To be done:
Restate, exactly and only, the lines from the first through the line containing "# Driving dimensions".

———

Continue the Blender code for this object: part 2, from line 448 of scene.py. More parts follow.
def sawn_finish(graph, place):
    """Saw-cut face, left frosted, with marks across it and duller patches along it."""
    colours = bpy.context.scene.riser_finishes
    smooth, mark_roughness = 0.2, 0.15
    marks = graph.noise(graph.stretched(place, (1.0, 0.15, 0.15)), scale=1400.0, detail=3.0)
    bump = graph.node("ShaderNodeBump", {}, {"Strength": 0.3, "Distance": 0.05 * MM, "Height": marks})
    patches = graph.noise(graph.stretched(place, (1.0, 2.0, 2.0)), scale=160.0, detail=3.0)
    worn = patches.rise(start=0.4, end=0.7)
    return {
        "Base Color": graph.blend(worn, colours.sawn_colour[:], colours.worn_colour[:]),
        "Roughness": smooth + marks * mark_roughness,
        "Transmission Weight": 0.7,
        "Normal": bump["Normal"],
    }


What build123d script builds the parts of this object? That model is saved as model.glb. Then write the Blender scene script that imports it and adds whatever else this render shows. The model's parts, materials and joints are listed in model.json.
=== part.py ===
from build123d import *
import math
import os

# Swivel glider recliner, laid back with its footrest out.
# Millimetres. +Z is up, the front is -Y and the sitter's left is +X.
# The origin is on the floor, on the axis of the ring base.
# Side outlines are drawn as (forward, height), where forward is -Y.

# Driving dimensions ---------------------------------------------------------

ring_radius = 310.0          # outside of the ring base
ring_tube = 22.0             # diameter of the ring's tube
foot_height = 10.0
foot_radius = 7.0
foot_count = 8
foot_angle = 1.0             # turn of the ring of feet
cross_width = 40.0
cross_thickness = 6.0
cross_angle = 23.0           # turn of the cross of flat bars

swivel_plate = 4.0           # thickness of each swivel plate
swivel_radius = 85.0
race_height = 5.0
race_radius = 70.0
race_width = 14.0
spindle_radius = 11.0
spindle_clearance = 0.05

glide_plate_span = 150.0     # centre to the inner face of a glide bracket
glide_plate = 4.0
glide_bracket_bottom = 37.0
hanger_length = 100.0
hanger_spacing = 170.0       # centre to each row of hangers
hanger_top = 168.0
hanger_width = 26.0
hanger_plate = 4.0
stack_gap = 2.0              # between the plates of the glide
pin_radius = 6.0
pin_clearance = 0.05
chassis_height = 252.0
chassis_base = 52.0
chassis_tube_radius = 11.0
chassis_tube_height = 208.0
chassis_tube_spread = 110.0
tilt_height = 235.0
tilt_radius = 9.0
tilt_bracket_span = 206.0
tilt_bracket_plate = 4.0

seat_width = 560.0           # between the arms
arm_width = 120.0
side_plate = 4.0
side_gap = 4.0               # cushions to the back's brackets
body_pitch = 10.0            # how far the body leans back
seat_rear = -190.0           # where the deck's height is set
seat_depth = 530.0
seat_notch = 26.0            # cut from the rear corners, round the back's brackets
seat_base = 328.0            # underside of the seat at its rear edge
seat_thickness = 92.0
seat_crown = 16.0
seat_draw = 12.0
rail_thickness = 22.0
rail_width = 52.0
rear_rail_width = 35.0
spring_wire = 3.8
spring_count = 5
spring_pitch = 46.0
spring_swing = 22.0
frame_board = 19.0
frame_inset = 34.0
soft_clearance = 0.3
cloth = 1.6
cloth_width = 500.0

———

Result of the task:
Continue the Blender code for this object: part 2, from line 448 of scene.py. More parts follow.
def sawn_finish(graph, place):
    """Saw-cut face, left frosted, with marks across it and duller patches along it."""
    colours = bpy.context.scene.riser_finishes
    smooth, mark_roughness = 0.2, 0.15
    marks = graph.noise(graph.stretched(place, (1.0, 0.15, 0.15)), scale=1400.0, detail=3.0)
    bump = graph.node("ShaderNodeBump", {}, {"Strength": 0.3, "Distance": 0.05 * MM, "Height": marks})
    patches = graph.noise(graph.stretched(place, (1.0, 2.0, 2.0)), scale=160.0, detail=3.0)
    worn = patches.rise(start=0.4, end=0.7)
    return {
        "Base Color": graph.blend(worn, colours.sawn_colour[:], colours.worn_colour[:]),
        "Roughness": smooth + marks * mark_roughness,
        "Transmission Weight": 0.7,
        "Normal": bump["Normal"],
    }


What build123d script builds the parts of this object? That model is saved as model.glb. Then write the Blender scene script that imports it and adds whatever else this render shows. The model's parts, materials and joints are listed in model.json.
=== part.py ===
from build123d import *
import math
import os

# Swivel glider recliner, laid back with its footrest out.
# Millimetres. +Z is up, the front is -Y and the sitter's left is +X.
# The origin is on the floor, on the axis of the ring base.
# Side outlines are drawn as (forward, height), where forward is -Y.

# Driving dimensions ---------------------------------------------------------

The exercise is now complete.